За высокими заборами шла размеренная жизнь замоскворецких жителей со своими радостями и заботами, скрытыми от постороннего взгляда тайнами и чудачествами. Младший современник Островского, художник К. Коровин вспоминает забавную историю с замоскворецким купцом Шибаевым, который «помогал сиротам, студентам, но никогда об этом не говорил, не хвастался своей щедростью»… У этого купца была привычка проводить в своем саду время с приятелями, в числе которых был известный артист Пров Михайлович Садовский. «С утра он в погребе отбирал бутылки иностранных вин самых лучших марок — шампанское, ликеры, мадеру, токай, ром и прочее — и отдавал приказ слугам зарыть их в саду в разных местах по горлышко, чтобы только виднелась светящаяся верхушка… К вечеру приезжали гости — все друзья… В сумерки, после обеда в хороший день, брали трубу охотничью и трубили сбор охотников… После того и хозяин и гости разбегались по саду.

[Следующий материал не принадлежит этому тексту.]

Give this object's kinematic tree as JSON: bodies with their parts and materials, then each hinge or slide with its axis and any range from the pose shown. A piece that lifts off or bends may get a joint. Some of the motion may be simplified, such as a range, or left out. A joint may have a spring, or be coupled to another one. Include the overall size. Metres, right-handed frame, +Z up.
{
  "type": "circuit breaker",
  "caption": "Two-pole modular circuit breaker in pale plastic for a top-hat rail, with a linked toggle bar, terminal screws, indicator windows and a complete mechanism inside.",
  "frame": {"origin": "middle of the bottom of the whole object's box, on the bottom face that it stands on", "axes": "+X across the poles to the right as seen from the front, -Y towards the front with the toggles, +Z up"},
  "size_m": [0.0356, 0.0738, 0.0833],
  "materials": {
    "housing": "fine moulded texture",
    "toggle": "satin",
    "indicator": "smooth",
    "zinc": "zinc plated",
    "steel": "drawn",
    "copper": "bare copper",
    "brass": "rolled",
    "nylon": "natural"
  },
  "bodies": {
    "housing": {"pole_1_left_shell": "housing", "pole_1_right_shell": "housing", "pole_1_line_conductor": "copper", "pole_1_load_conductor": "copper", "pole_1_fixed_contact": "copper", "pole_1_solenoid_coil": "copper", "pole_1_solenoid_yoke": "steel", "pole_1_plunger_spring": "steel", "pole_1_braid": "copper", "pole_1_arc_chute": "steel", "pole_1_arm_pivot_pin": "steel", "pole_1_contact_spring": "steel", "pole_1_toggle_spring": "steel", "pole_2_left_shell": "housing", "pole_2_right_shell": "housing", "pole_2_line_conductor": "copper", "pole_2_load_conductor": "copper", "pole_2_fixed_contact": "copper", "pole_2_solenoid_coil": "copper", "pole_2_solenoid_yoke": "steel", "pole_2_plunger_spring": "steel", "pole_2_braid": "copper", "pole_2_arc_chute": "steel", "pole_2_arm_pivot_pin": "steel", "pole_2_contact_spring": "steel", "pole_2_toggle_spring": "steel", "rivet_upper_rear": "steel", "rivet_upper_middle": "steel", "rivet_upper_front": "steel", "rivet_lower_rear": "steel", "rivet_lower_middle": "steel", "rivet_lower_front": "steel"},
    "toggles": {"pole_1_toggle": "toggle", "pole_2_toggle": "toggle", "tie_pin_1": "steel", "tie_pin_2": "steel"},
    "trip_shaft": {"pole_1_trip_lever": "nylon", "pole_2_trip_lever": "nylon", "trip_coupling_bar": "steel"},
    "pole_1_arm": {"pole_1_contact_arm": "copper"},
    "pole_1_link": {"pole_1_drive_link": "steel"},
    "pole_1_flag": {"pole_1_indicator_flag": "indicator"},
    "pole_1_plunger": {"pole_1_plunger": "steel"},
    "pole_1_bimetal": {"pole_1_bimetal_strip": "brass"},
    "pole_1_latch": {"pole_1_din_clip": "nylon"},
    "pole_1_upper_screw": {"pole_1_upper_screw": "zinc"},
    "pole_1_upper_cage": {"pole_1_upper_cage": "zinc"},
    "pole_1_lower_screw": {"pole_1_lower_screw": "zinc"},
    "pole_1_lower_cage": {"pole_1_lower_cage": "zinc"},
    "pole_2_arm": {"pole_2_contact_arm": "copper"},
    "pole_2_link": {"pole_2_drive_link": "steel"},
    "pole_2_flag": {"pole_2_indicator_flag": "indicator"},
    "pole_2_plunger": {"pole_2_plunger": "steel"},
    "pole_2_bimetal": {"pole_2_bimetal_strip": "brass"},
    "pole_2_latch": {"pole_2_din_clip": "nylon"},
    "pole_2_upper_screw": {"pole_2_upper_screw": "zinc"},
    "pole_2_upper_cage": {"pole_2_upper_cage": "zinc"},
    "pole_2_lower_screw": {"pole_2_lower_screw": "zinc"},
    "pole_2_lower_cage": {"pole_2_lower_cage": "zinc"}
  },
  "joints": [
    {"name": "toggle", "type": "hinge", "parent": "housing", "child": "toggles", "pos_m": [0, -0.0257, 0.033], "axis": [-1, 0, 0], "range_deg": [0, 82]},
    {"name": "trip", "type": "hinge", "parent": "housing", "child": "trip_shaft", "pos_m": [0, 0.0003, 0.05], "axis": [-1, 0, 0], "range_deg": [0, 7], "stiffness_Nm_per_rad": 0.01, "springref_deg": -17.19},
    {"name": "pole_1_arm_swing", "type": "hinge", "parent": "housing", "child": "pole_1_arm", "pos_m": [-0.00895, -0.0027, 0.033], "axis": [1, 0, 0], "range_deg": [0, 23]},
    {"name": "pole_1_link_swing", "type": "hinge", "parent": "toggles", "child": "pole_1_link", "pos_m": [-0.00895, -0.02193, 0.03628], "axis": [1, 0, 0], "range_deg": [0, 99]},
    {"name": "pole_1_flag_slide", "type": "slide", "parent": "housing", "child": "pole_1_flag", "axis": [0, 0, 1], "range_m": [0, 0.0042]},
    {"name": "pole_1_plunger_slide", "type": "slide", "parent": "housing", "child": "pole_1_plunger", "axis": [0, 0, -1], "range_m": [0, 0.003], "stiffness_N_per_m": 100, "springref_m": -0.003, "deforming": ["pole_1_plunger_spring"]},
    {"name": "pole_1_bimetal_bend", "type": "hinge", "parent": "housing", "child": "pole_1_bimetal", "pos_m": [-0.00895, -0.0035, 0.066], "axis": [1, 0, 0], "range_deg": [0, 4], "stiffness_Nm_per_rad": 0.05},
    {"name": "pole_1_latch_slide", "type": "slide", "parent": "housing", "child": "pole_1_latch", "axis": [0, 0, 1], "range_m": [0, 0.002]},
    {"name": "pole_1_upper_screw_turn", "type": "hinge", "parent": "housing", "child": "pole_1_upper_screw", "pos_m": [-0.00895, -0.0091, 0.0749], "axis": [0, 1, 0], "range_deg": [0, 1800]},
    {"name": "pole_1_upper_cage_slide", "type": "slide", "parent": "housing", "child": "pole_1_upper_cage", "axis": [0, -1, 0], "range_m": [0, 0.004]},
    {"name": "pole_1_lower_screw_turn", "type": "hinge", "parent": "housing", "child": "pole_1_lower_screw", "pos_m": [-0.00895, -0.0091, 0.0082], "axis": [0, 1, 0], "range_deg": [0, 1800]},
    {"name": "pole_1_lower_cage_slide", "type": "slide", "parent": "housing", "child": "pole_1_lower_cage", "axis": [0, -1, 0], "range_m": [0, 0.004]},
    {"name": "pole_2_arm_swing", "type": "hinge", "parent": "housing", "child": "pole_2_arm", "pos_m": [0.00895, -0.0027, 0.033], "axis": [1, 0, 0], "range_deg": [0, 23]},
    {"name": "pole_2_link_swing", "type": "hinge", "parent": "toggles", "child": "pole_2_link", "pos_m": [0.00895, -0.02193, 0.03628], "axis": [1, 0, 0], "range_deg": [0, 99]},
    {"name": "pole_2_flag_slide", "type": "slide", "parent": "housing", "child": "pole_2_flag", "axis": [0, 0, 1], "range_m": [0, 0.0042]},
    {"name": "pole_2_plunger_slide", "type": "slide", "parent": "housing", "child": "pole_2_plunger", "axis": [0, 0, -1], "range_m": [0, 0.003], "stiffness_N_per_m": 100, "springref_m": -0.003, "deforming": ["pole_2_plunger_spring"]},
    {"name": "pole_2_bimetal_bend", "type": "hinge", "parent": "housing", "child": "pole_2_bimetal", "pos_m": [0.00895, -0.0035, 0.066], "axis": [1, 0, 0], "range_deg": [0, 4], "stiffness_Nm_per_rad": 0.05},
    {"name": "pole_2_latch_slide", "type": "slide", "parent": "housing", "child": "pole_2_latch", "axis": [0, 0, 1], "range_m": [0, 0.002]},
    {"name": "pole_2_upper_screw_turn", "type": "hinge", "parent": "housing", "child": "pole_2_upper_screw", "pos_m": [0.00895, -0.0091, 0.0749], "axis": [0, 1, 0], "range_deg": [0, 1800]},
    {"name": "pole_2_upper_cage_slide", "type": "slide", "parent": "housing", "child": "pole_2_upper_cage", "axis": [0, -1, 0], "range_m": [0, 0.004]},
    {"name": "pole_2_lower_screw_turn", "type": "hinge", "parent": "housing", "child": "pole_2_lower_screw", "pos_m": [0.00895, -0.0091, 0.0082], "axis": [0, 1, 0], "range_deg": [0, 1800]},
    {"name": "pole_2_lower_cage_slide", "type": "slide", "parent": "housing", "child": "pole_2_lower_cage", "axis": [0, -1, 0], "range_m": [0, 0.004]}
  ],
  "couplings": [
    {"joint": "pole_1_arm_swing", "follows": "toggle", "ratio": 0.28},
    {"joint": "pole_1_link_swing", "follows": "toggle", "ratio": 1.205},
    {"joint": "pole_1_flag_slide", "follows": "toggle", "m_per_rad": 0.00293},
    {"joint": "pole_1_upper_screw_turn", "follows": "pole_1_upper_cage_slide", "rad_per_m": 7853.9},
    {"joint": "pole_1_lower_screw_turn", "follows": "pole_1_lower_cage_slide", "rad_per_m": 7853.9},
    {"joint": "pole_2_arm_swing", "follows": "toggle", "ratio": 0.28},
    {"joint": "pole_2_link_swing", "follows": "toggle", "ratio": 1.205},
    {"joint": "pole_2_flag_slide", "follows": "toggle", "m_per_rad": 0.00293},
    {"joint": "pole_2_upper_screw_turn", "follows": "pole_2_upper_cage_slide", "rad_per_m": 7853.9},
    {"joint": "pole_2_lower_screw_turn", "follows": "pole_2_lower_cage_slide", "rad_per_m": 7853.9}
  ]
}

Это называлось «гон». Искали спрятанные бутылки. И первый, кто находил, лаял собакой». «Но вот сосед Шибаева, человек простой, торговый, солидный, подсмотревши из своего сада на эти охоты, задумался. Так задумался, что поехал к московскому обер-полицмейстеру Огареву и доложил, что у Шибаева дело неладно». Обер-полицмейстер, наблюдая в саду шибаевского соседа через щелку забора за происходящим у Шибаева, сам заражается «гоном» и перелезает через забор к «охотникам».

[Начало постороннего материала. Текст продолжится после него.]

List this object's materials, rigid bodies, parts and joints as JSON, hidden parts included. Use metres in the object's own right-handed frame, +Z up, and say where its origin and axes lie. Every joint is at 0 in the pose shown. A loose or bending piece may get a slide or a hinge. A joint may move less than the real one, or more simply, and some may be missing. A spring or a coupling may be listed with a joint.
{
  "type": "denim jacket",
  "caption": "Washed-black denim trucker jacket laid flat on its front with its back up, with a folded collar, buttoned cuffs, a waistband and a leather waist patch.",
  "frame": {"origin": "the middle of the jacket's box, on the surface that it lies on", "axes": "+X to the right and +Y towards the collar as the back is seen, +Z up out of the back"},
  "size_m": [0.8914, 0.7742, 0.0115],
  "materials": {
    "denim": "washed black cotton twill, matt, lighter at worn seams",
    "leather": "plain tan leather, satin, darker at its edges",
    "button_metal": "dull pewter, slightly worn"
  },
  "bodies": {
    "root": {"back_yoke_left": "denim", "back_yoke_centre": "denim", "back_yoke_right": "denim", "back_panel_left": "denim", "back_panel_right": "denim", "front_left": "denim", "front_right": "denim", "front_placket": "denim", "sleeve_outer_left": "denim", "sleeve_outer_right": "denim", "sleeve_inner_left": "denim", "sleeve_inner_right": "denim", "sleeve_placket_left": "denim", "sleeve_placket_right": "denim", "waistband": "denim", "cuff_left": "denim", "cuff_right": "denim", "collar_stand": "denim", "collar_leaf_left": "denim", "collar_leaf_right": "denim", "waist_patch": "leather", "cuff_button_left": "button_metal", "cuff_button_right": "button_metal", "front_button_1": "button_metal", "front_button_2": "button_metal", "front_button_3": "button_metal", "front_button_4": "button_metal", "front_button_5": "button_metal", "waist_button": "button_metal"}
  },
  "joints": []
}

«— Скажи ты мне одно, Арсений Григорьевич, — говорит полицмейстер хозяину. — Кто такой эту охоту выдумал?..

— Да вот, — говорит, — Пров Михайлович Садовский».

Шибаев уезжает за границу, в Италию, где тоскует по Замоскворечью. «И объясните вы мне, — почему я каждый день во сне мой забор вижу, бузину, дорожку, бе-резину каждую? — говорил он знакомым.

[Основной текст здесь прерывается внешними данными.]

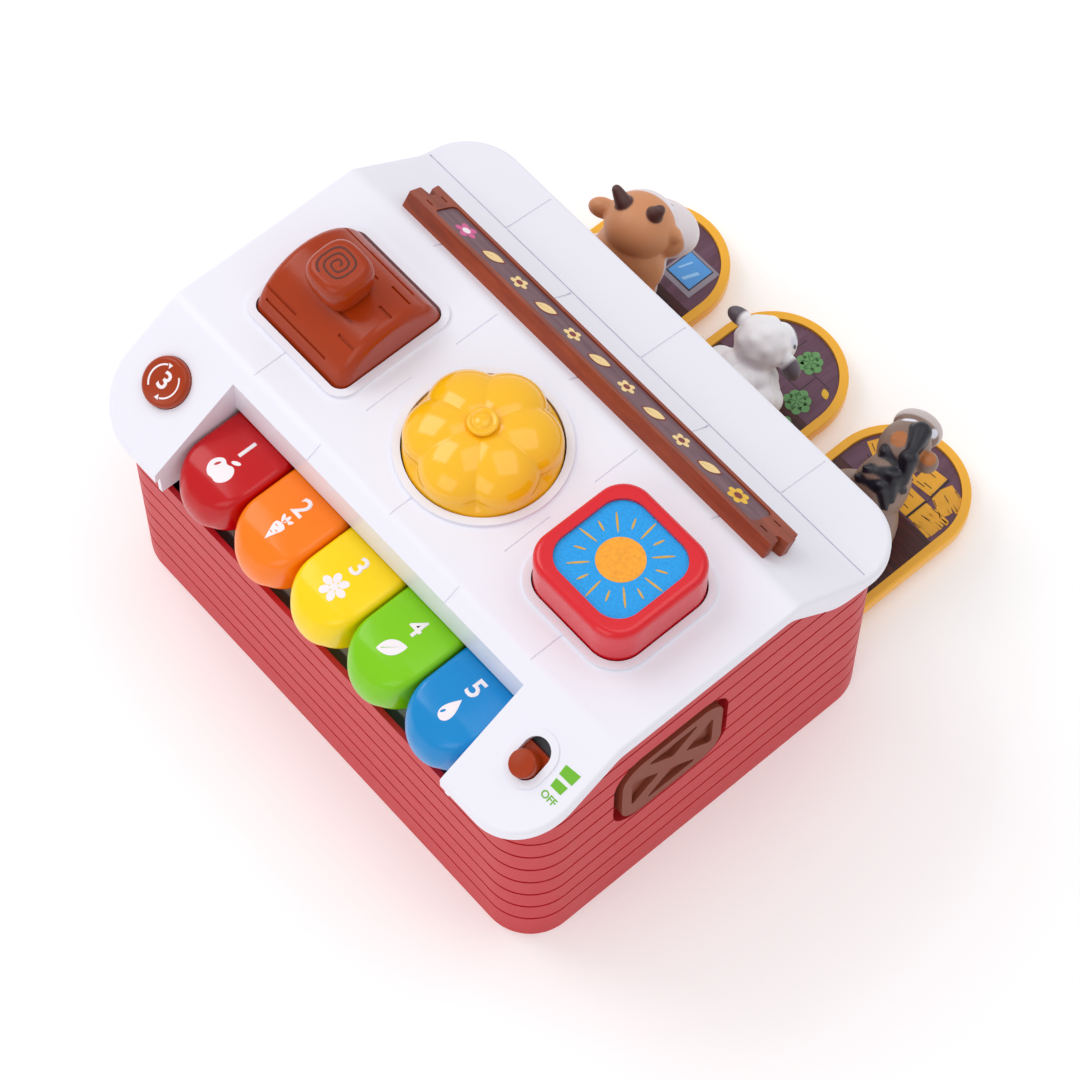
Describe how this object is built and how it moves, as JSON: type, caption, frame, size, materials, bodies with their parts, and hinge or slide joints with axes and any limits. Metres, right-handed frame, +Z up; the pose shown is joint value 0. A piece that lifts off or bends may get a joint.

— Да чего же хорошего, Арсений Григорьевич, в заборе косом, в щелях весь? Эдакой срамоты тут не увидишь.

— Да, верно, что не увидишь… Забор деревянный, кривой, а у него крапива растет, акация. А весной за ним, за садами, Москва-то река разливается… А вдали церковки блестят, далеко…

Одним словом, тосковал-тосковал он на Ривьере и снялся снова в матушку-Москву».

Таков этот колоритный мир Замоскворечья, полный живописных бытовых красок, разнообразия человеческих характеров, оригинальности обычаев и нравов.

Замоскворечье было одним из живописнейших уличных ансамблей Москвы, и в целом, несмотря на некоторые отклонения, возникшие со строительством Всехсвят-ского, ныне Большого Каменного моста, планировка замоскворецких улиц — веерно-ветвистая. Особенность этой, уникальной в мировой архитектуре, классической планировки улиц в Москве заключается в том, что улицы делятся на несколько четко выраженных вееров, сходящихся к различным центрам — торговищам (так, улицы Замоскворечья сходились в Замоскворецком торге). Кстати, разрушение этой веерно-ветвистой системы, лежавшей в основе традиционного московского градостроительства и сохранявшейся в старых районах столицы, нанесло необратимый урон исторически сложившейся композиции, облику древнего города. Житель Замоскворечья, выйдя из любого двора, мог видеть Кремль. Во дворике, среди фруктовых деревцов, он мог сидеть на лавочке и любоваться на Ивана Великого. Владычество Кремля, Василия Блаженного всегда напоминало о себе и постоянно формировало понятия о красоте у замоскворецкого обитателя. Поэт Батюшков говорит о «величественном Замоскворечье».